SPARQL Query Parallel Processing: A Survey
Jiaying Feng,Chenhong Meng,Jiaming Song,Xiaowang Zhang,Zhiyong Feng,Lei Zou
DOI: https://doi.org/10.1109/bigdatacongress.2017.65
2017-01-01
Abstract:In this paper, we survey current parallel processing approaches for SPARQL queries in RDF data. This survey focuses on three important aspects of current 15 SPARQL query engines in performance, namely, system architectures, RDF data storage management, and SPARQL query executive strategies. We classify those 15 engines as three classes of architectures (i.e., cluster, partition, and federation), three kinds of storage (i.e., partition, graph, and DBMS) and two query executive strategies (i.e., partition and DBMS), respectively. This investigation shows that each aspect (architecture, storage, and query) is a key factor of SPARQL query performance. For instance, in data storage, we evaluate the performance of three latest SPARQL query engines over the LUBM benchmark with different storage, namely, TriAD (based on partition), gStoreD (based on graph), S2RDF (based on DBMS) and then the experiments show that TriAD outperforms the other two engines. On the other hand, S2RDF can support Spark which is proved to be an efficient parallel computing architecture.

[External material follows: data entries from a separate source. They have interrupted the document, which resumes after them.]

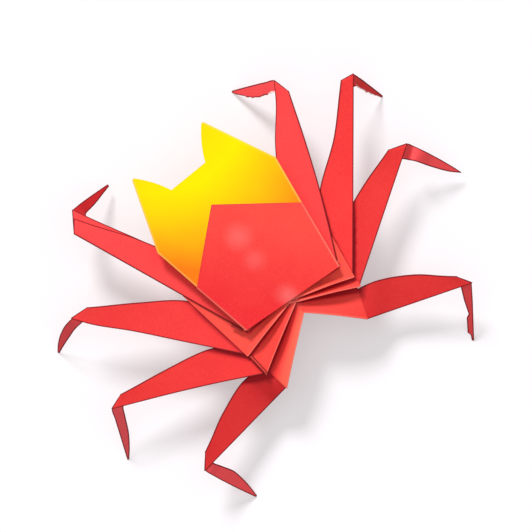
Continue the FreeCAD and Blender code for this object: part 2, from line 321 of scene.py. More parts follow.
# out and back place the hip corner, bearing turns the rear edge from straight ahead, and widths are
# measured forward from that edge; drop is how far the hip lies below the hub; a hip with a wing has an
# outer edge that reaches so far along the leg and across it, and lift raises the wing's end; lip and
# overhang are as in hip
# the thigh is widest at wideAt, where hipRoll turns it, and fuller by fullness further on; kneeRun slants
# its end; bows bulge an edge, and pinch narrows it before the knee; flap adds a second layer on it,
# narrower by that much at the knee
# bend is 1 where the shin turns rearward; profile gives the shin's widths at shares of its length; start
# and innerRun say where it comes out of the thigh; shinLift moves it outwards; crimp is how deep a second
# crease lies; tear makes its free edge ragged, and whitest up to paleTo
# hipGlow is painted light, a warmer, brighter red on the hip, which fades across it as glowTo says;
# thighGlow and shinGlow are painted light, a paler red; shade is painted shade, a deeper red on the
# whole thigh or shin, on the thigh near the hip, up to shadeReach, or on the shin near the knee; slit is
# how wide the painted shadow under the fold above is, where the hip ends
legs = dict(
    leftFirst=dict(
        side=1, order=1, out=13.7, back=-1.5, drop=0.9, bearing=21.3, thigh=47.2, wideAt=20.0, width=7.9,
        kneeWidth=5.0, kneeHeight=13.5, fullness=0.1, hipRoll=0.0, wing=(1.2, 7.5),
        shinBearing=-93.0, shinReach=10.3, shinBow=0.1, tipHeight=2.5, bend=-1, tipWidth=0.6, innerRun=3.6,
        profile=((0.2, 2.8), (0.5, 2.2), (0.8, 1.25)), overhang=-0.4, lip=-0.3, flap=2.05,
        thighGlow=0.2, shinShade=1.0,
    ),
    leftSecond=dict(
        side=1, order=2, out=16.4, back=3.8, drop=1.8, bearing=39.2, thigh=40.7, wideAt=17.5, width=9.8,
        kneeWidth=3.4, kneeHeight=12.4, fullness=0.4, hipRoll=4.0, wing=(19.0, 10.9),
        shinBearing=118.0, shinReach=8.9, shinBow=1.0, tipHeight=0.0, bend=1, kneeBow=0.4, lift=0.3,
        hipGlow=0.5, thighGlow=0.05, shinGlow=0.6,
    ),
    leftThird=dict(
        side=1, order=3, out=15.7, back=9.7, drop=2.7, bearing=63.8, thigh=35.6, wideAt=13.5, width=8.7,
        kneeWidth=3.0, kneeHeight=12.0, fullness=0.3, hipRoll=6.0, wing=(4.2, 7.5),
        shinBearing=157.0, shinReach=12.85, shinBow=0.0, tipHeight=0.0, bend=1, kneeRun=3.0, rearBow=0.4,
        lift=0.5, hipGlow=0.25, shinGlow=1.0,
    ),
    leftFourth=dict(
        side=1, order=4, out=14.8, back=15.1, drop=4.0, bearing=96.6, thigh=24.3, wideAt=5.0, width=8.4,
        kneeWidth=3.2, kneeHeight=11.6, fullness=0.9, hipRoll=20.0,
        shinBearing=203.0, shinReach=13.8, shinBow=0.2, tipHeight=0.0, bend=1, shinWidth=3.3, kneeRun=3.5,
        lip=0.0, hipGlow=1.1, glowTo=(0.12, 0.45), hipShade=0.5, thighShade=0.38,
        kneeShade=0.5, shinGlow=0.7,
    ),
    rightFirst=dict(
        side=-1, order=1, out=13.6, back=0.0, drop=0.9, bearing=23.3, thigh=42.9, wideAt=20.0, width=8.6,
        kneeWidth=2.75, kneeHeight=13.0, fullness=1.05, hipRoll=0.0, wing=(1.2, 7.5),
        shinBearing=-64.0, shinReach=10.4, shinBow=0.1, tipHeight=0.0, bend=-1, shinWidth=3.1, kneeRun=3.7,
        pinch=0.05, rearBow=-0.75, overhang=-0.4, lip=-0.3, tear=0.3, paleTo=5.0,
        thighGlow=0.2, kneeShade=0.6, shinGlow=0.5,
    ),
    rightSecond=dict(
        side=-1, order=2, out=14.0, back=5.2, drop=1.8, bearing=39.4, thigh=47.7, wideAt=20.5, width=8.2,
        kneeWidth=3.1, kneeHeight=12.8, fullness=-0.9, hipRoll=2.0, wing=(15.7, 8.2),
        shinBearing=165.0, shinReach=8.8, shinBow=0.1, tipHeight=0.0, bend=1, shinWidth=1.9, kneeRun=1.7,
        start=(0.4, 0.3, 0.6), lift=0.3, tear=0.25, hipGlow=0.55, kneeShade=0.5, shinGlow=0.1,
    ),
    rightThird=dict(
        side=-1, order=3, out=13.7, back=7.7, drop=2.7, bearing=57.8, thigh=33.7, wideAt=17.0, width=8.2,
        kneeWidth=3.9, kneeHeight=12.0, fullness=0.4, hipRoll=8.0, wing=(6.8, 7.5),
        shinBearing=157.0, shinReach=14.7, shinBow=0.3, tipHeight=2.5, bend=1, shinWidth=2.7, tipWidth=0.25,
        kneeRun=3.0, innerRun=3.9, shinLift=0.5, crimp=0.9, lift=0.4, slit=1.3, hipGlow=0.35,
        hipShade=0.5, shadeReach=24.0, kneeShade=0.8, shinGlow=0.6,
    ),
    rightFourth=dict(
        side=-1, order=4, out=10.2, back=14.5, drop=4.8, bearing=110.2, thigh=23.8, wideAt=6.0, width=8.0,
        kneeWidth=2.8, kneeHeight=11.4, fullness=1.0, hipRoll=20.0,
        shinBearing=216.5, shinReach=13.8, shinBow=0.0, tipHeight=0.0, bend=1, shinSmooth=False,
        profile=((0.3, 2.1), (0.54, 1.1), (0.6, 1.6), (0.86, 1.5), (0.9, 0.8)), overhang=0.1, slit=1.9,
        hipGlow=0.25, hipShade=0.35, thighShade=0.15, kneeShade=0.3, shinGlow=0.5,
    ),
)


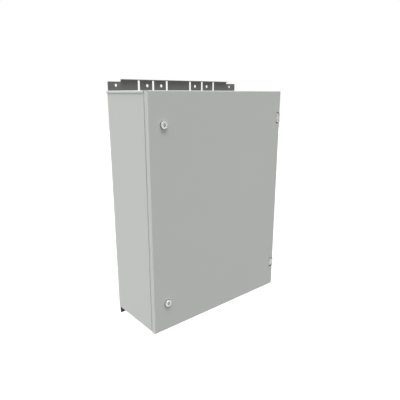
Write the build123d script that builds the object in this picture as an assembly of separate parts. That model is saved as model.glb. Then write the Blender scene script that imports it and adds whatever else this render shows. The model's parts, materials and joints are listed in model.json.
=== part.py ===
"""Wall-mounted telecom cabinet: a folded steel enclosure 600 x 800 x 250 mm, with a hinged front door.

The cabinet hangs on two slotted brackets, one above and one below, that bolt to a wall or are strapped
to a mast.

Frame, in millimetres: the origin is in the wall plane, at the centre of the brackets' outer bolt holes.
+X is to the right for someone who faces the door, +Y goes into the wall and +Z is up.
"""

from build123d import *
import os

# Cabinet
cabinet_width = 600.0
cabinet_height = 800.0
door_face_to_back = 246.0
body_sheet = 1.5
fold_inner_radius = 0.5

# Folded front frame, with the collar that the door's seal closes on
frame_width = 32.0
frame_corner_radius = 4.0

# Roof cap
roof_sheet = 1.5
roof_fold_inner_radius = 1.8
roof_lip_height = 7.5
roof_overhang = 2.5

# Door
door_sheet = 2.0
door_flange_depth = 17.0
door_gap = 4.0
door_fold_radius = 2.8
door_relief_radius = 1.5
door_relief_depth = 6.0
door_seam = 0.8
seal_width = 10.0
seal_thickness = 6.0
seal_gap = 0.3
seal_corner_radius = 10.0
seal_crown_radius = 2.5

# Perforated stiffening rails on the inside of the door
rail_width = 25.0
rail_depth = 12.0
rail_sheet = 1.5
rail_inset = 75.0
rail_end_margin = 35.0
rail_hole_size = 4.5
rail_hole_pitch = 25.0

# Hinges
hinge_height_offset = 300.0
hinge_axis_depth = 2.7
knuckle_radius = 3.7
knuckle_height = 9.6
middle_knuckle_radius = 2.5
middle_knuckle_height = 10.4
knuckle_end_gap = 0.3
hinge_pin_radius = 1.5
hinge_pin_head_radius = 2.6
hinge_pin_head_height = 1.0
running_clearance = 0.05
hinge_notch_width = 20.5
hinge_notch_margin = 5.5
hinge_flange_clearance = 0.3
hinge_arm_width = 14.5
hinge_arm_round = 1.5
hinge_neck_height = 6.0
hinge_base_width = 26.0
hinge_base_thickness = 3.0
hinge_leaf_thickness = 3.0
hinge_leaf_clearance = 1.0
hinge_leaf_outer_width = 14.0
hinge_screw_spacing = 18.0
hinge_screw_inset = 20.0

# Quarter-turn locks
lock_inset = 54.0
lock_height_offset = 299.0
lock_head_radius = 12.0
lock_head_height = 6.0
lock_head_round = 1.4
lock_body_radius = 9.8
lock_hole_clearance = 0.2
lock_seal_thickness = 1.0
lock_seal_margin = 0.8
lock_nut_across_flats = 24.0
lock_nut_thickness = 5.0
insert_head_radius = 8.0
insert_head_height = 4.0
insert_stem_radius = 5.5
insert_face_recess = 0.8
key_recess_radius = 4.6
key_recess_depth = 7.0
key_pin_radius = 1.7
key_wing_width = 3.2
key_wing_span = 13.0
key_wing_depth = 2.4
key_pin_recess = 1.0
cam_length = 38.0
cam_width = 16.0
cam_hub_radius = 10.0
cam_thickness = 2.5
cam_square = 7.0
cam_tip_round = 4.0
cam_screw_face_radius = 6.3
cam_screw_head_height = 2.0
cam_gap = 1.0
cam_end_play = 0.3

# Mounting plate for the equipment
plate_margin = 5.0
plate_thickness = 2.5
plate_corner_radius = 5.0
plate_standoff = 25.0
plate_stud_inset = 20.0
plate_spacer_radius = 7.0

# Cable entry in the bottom
entry_width = 400.0
entry_depth = 120.0
entry_corner_radius = 6.0
entry_border = 15.0
entry_gasket_thickness = 2.0
entry_plate_thickness = 1.5

# Slotted mounting brackets
bracket_sheet = 3.0
bracket_length = 590.0
bracket_tab_length = 49.0
bracket_tab_rise = 30.0
bracket_middle_rise = 38.0
bracket_drop = 45.0
bracket_flange_depth = 11.0
bracket_corner_radius = 3.0
bracket_slot_width = 9.5
bracket_slot_first = 55.0
bracket_slot_spacing = 60.0
bracket_slot_drop = 10.0
bracket_tab_hole_radius = 5.0
bracket_tab_hole_inset = 30.0
bracket_hole_radius = 5.5
bracket_hole_offsets = (80.0, 140.0)
bracket_hole_rise = 18.0
bracket_screw_inset = 47.0
bracket_screw_drop = 25.0

# Fasteners, as nominal thread radii with their heads and nuts
m5_radius = 2.5
m5_head_radius = 4.6
m5_nut_across_flats = 8.0
m5_nut_thickness = 4.0
m6_radius = 3.0
m6_head_radius = 5.8
m6_nut_across_flats = 10.0
m6_nut_thickness = 5.0
m8_radius = 4.0
m8_nut_across_flats = 13.0
m8_nut_thickness = 6.5
washer_thickness = 1.6
seal_washer_thickness = 2.0
thread_clearance = 0.05
hole_clearance = 0.4
thread_end = 2.5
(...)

We wonder to know whether there is some partition-based storage like to support Spark since the partition-based storage of TriAD exhibits a high performance. To answer this question, it is interesting to investigate the relations among the three factors of SPARQL query parallel processing. In this sense, our survey would be helpful in inspiring some new ideas in developing more efficient SPARQL query engines.